A big question of mine is who will use the Segway? I walk eight blocks from the train station to my office every morning and evening. Would I purchase the Segway to avoid the walk? Not a chance. The area is too congested and the walk is not so long that I get tired (I could get off at another station and walk just two blocks, but I like the exercise.) or suffer from the weather. Not to mention that I do not know how I would get the Segway off the train, down the the stairs (Weighs about 80 LBS), and out of the train station.
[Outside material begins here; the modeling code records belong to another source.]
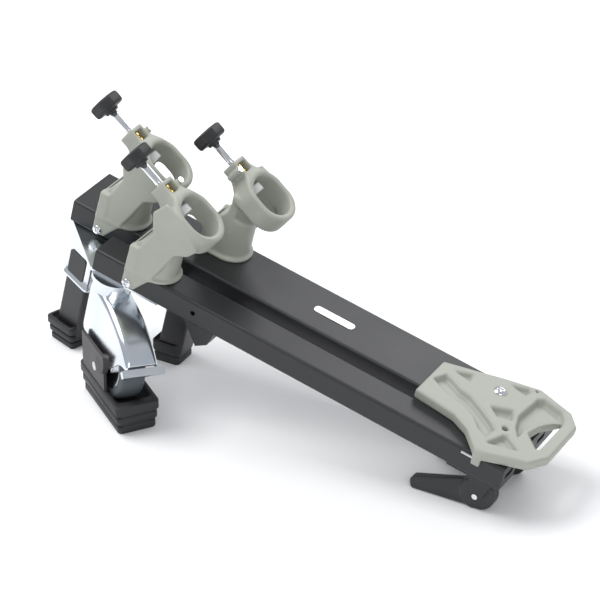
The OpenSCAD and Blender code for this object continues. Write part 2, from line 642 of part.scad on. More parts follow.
module leg_boot_frame() on_floor() translate([floor_x(leg_x), leg_y, 0]) rotate(leg_turn) children();
module leg_boot() color(rubber_black) difference() {
    leg_boot_frame() tiered_boot(leg_boot_size, leg_boot_h, 3, 2.5);
    leg_frame() translate([0, 0, -leg_floor + leg_end]) rounded_bar(leg_w, leg_d, 2 * leg_boot_h, leg_corner);
}
lock_z = housing_bottom + 14;
lock_pin_d = 6;
lock_x = -housing_size[0] / 2;
lock_lever_t = 5;
lock_lever_x = lock_x - seat_gap - lock_lever_t;
module lock_pin() color(steel) leg_frame() translate([lock_lever_x, 0, lock_z]) rotate([0, 90, 0])
    cylinder(d = lock_pin_d, h = lock_lever_t + seat_gap + housing_wall);
module lock_lever() color(plastic_black) leg_frame() translate([lock_lever_x, 0, lock_z])
    rotate([0, 90, 0]) difference() {
        linear_extrude(lock_lever_t) hull() {
            circle(7);
            translate([-26, 0]) circle(4);
        }
        translate([0, 0, -1]) cylinder(d = lock_pin_d + 2 * clearance, h = lock_lever_t + 2);
    }

// ---------------------------------------------------------------- rear leg
foot_h = 14;
rear_floor = floor_depth(rear_leg_x);
module rear_leg() color(powder_black) on_deck() translate([rear_leg_x, rear_leg_y, 0])
    translate([0, 0, -rear_floor + foot_h]) difference() {
        rounded_bar(rear_leg_w, rear_leg_w, rear_floor - foot_h + head_top, leg_corner);
        translate([0, 0, -1])
            rounded_bar(rear_leg_w - 2 * leg_wall, rear_leg_w - 2 * leg_wall, rear_floor, 1);
    }
module rear_leg_foot() color(rubber_black) difference() {
    on_floor() translate([foot_x, foot_y, 0]) rounded_bar(rear_leg_w + 6, rear_leg_w + 6, foot_h + 10, 5);
    on_deck() translate([rear_leg_x, rear_leg_y, -rear_floor + foot_h])
        rounded_bar(rear_leg_w, rear_leg_w, 3 * foot_h, leg_corner);
}
block_x = 122;
module stop_block() color(powder_black) on_deck() translate([block_x - 20, 6, 0])
    side_prism(front_beam_w - 12) polygon([[0, -beam_h], [40, -beam_h], [34, -beam_h - 20], [22, -beam_h - 28]]);

front_beam();
rear_beam();
front_cap_left();
front_cap_right();
rear_cap_left();
rear_cap_right();
leg_bridge();
lever_bridge();
bridge_screws();
deck_label();
handle_plate();
plate_screw();
index_pin();
clamp_body_a();
clamp_body_b();
clamp_body_c();
clamp_nut_a();
clamp_nut_b();
clamp_nut_c();
nut_set_screws();
foot_screws();
pad_a();
pad_b();
pad_c();
spindle_a();
spindle_b();
spindle_c();
knob_a();
knob_b();
knob_c();
lever_brackets();
lever_pins();
cam_lever_front();
cam_lever_rear();
caster_head();
fork();
fork_label();
fork_bumper();
wheel_axle();
wheel_hub();
tyre();
side_cover();
cover_badge();
caster_boot();
leg_head();
leg_housing();
housing_label();
leg_tube();
leg_boot();
lock_lever();
lock_pin();
rear_leg();
rear_leg_foot();
stop_block();
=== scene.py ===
"""Two-beam bench clamping jig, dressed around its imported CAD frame.

Pieces are modelled in millimetres in their own local frames (deck, clamp, screw, fork, boot),
which are worked out from the frame's joints and boxes, and are then turned into metres in the
row's frame.
Castings and mouldings are signed distance fields whose zero surface is meshed; turned and folded
pieces are lofts of rings.
"""
import json
import math

import bmesh
import bpy
import numpy as np
from mathutils import Matrix, Vector


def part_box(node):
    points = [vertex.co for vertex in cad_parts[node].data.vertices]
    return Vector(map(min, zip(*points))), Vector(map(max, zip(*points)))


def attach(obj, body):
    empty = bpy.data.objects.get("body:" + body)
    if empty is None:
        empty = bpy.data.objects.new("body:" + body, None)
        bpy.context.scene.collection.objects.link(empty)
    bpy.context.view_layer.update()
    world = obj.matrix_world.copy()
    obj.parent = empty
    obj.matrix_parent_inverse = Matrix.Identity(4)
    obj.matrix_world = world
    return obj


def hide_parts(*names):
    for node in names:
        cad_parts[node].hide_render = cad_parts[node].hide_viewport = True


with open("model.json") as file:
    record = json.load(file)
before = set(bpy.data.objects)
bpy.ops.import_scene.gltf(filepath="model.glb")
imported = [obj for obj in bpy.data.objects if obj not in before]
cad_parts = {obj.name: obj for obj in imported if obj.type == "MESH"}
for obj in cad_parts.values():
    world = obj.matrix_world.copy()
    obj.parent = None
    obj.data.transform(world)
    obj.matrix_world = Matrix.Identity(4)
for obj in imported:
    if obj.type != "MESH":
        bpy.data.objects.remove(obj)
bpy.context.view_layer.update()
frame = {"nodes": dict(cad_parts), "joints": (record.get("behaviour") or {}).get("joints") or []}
joints = {joint["name"]: joint for joint in frame["joints"]}

# ------------------------------------------------------------------ frames
MM = 0.001
BEAM_H = 26
ENTRY = (42.5, 98)
SCREW_DIP = 27
CLAMPS = "abc"


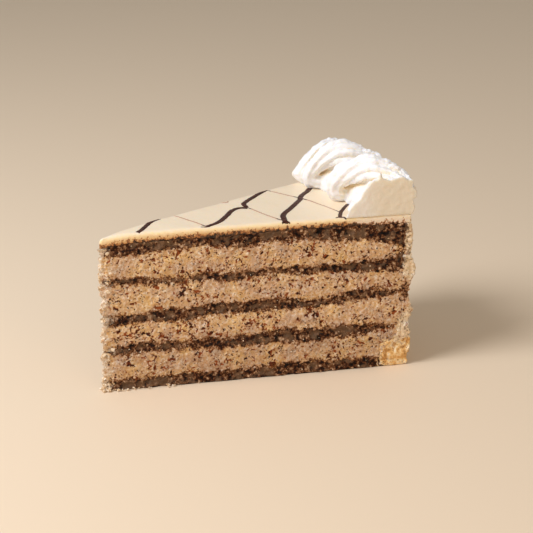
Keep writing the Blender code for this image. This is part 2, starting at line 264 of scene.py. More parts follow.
def paintAttribute(piece, name, valueAt):
    values = [valueAt(vertex.co) for vertex in piece.data.vertices]
    layer = piece.data.attributes.new(name, "FLOAT", "POINT")
    layer.data.foreach_set("value", values)


def copyOfNode(node, name):
    # a copy of a solid with its loose triangles merged
    piece = addObject(name, frame["nodes"][node].data.copy())
    piece.data.name = name
    pickAll(piece)
    bpy.ops.mesh.remove_doubles(threshold=0.002 * mm)
    bpy.ops.object.mode_set(mode="OBJECT")
    return piece


def dress(piece, material, slot, *nodes):
    piece.data.materials.clear()
    piece.data.materials.append(material)
    for face in piece.data.polygons:
        face.material_index = 0
    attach(piece, "root")
    if nodes:
        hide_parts(*nodes)


# Materials
def finishMaterial(material, colour, relief, strength, depth):
    # its colour, and a relief of that depth in mm too fine for the mesh
    tree = material.node_tree
    shader = tree.nodes["Principled BSDF"]
    bump = addNode(tree, "Bump", {"Height": relief, "Strength": strength, "Distance": depth * mm})
    tree.links.new(colour.outputs[2], shader.inputs["Base Color"])
    tree.links.new(bump.outputs[0], shader.inputs["Normal"])
    return material


def raggedBorder(tree, depth, wander, low, high, most=1.0):
    # 0 outside a border and up to 1 inside it; each pattern moves it by so many mm either way
    for pattern, reach in wander:
        step = addNode(tree, "Math", {0: pattern, 1: reach, 2: -0.5 * reach}, operation="MULTIPLY_ADD")
        depth = addNode(tree, "Math", {0: depth, 1: step}, operation="ADD")
    return addNode(tree, "MapRange", {"Value": depth, "From Min": low, "From Max": high,
                                      "To Max": most})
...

So, who will use the Segway? The handicapped? I doubt it. The elderly? Perhaps. Those suffering from ailments? Perhaps. The thing is, the elderly need to get exercise and quite often those suffering from ailments would benefit from exercise. The Segway might just lead to us becoming an even unhealthier nation (Philadelphia has already been voted the most obese city in the country.) than we already are.

Where the Segway makes sense is areas that do necessarily involve you and I. The Segway makes sense for: bicycle messengers, the military (Already a market for Segway.), the postal service, etc. Perhaps those people for who walking is uncomfortable. Also, those jobs that require long walks- company mail employee, or football coach.

Does it make sense for the rest of us? Not in my mind. I just cannot see being able to safely travel at a speed that makes much of a difference.


Well, you can't. At least not yet. is currently offering a "deal" where you can make a non- refundable deposit of $495.00 for a March- at the earliest- delivery. Amazon will guarantee that if you make the deposit this year, you will receive your Segway by July 31, 2003. The deliveries will be made on a first come, first serve basis and you are limited to two per customer. Your cost comes to $4,950.00 and that does not include $99 for shipping and handling. Ouch.


The Segway may be the coolest thing to hit the market in years, but as far as practicality is concerned, it misses the boat. Does it change my life? Not even close. I prefer to walk, bike, or jog for the health benefits. Though safe for the rider, the Segway is not safe for everyone else who is on the sidewalk. I can think of a lot better ways to $5000.